What is required:
Extract the lines that hold the string "bodies".

** START Source material **

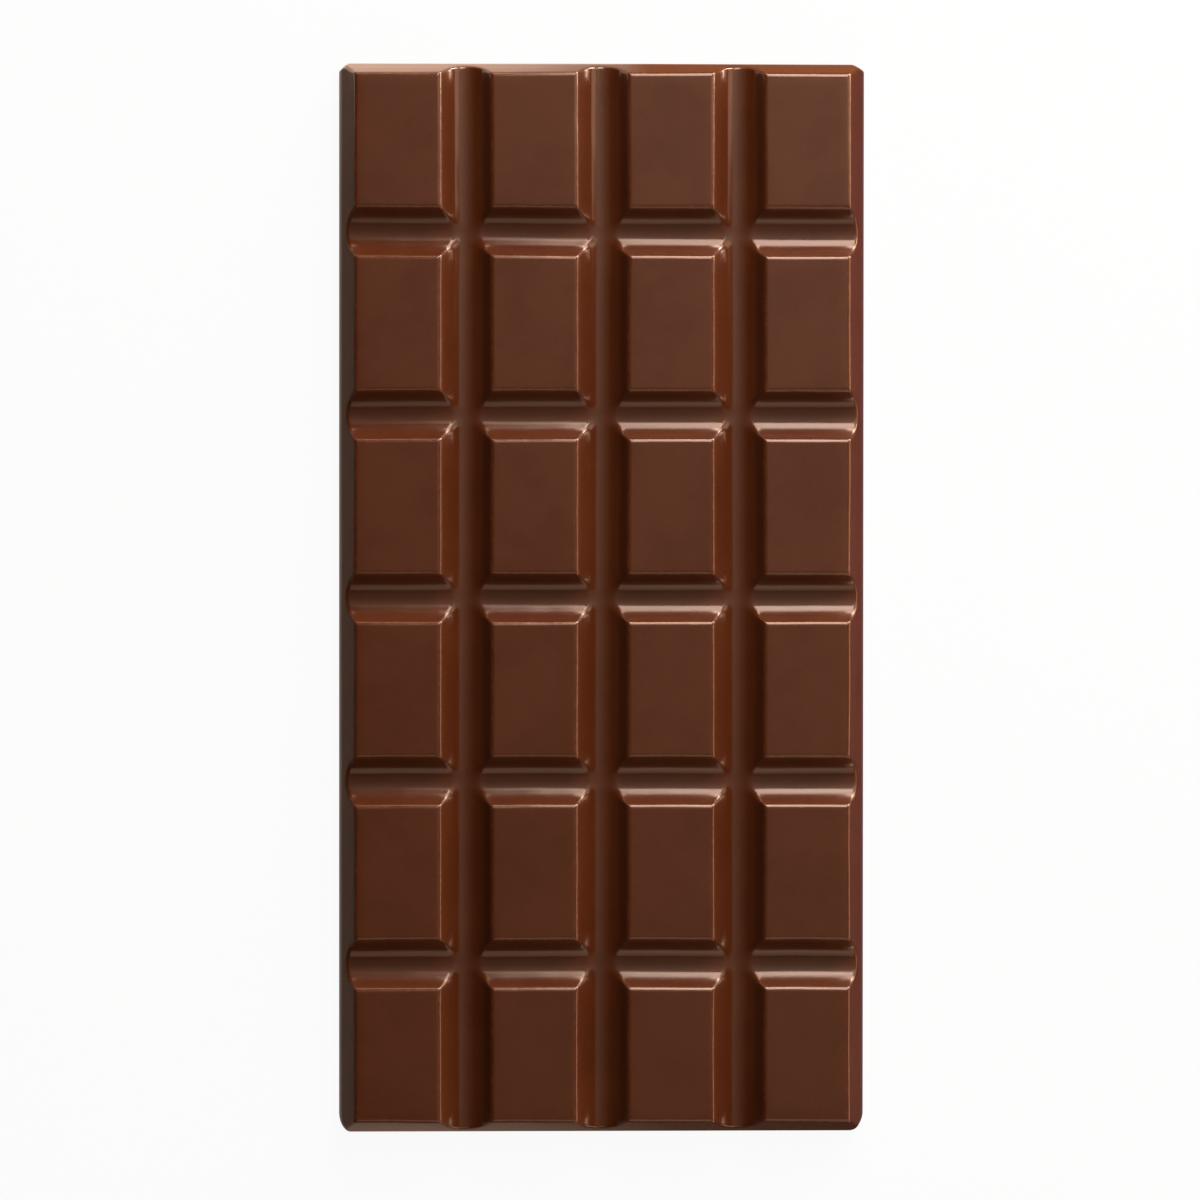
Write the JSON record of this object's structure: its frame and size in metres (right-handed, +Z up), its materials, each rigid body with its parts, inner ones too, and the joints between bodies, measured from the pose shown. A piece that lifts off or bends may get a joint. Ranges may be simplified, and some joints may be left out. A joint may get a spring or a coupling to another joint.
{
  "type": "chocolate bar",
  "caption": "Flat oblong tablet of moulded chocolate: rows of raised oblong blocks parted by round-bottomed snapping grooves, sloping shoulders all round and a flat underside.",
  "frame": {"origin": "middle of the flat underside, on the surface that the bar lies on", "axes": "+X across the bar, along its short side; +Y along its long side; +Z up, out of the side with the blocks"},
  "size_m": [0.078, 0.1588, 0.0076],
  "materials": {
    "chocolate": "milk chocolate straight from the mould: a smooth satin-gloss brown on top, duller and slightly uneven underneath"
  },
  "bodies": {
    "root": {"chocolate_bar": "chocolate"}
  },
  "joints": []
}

** END Source material **

Full response:
Write the JSON record of this object's structure: its frame and size in metres (right-handed, +Z up), its materials, each rigid body with its parts, inner ones too, and the joints between bodies, measured from the pose shown. A piece that lifts off or bends may get a joint. Ranges may be simplified, and some joints may be left out. A joint may get a spring or a coupling to another joint.
  "bodies": {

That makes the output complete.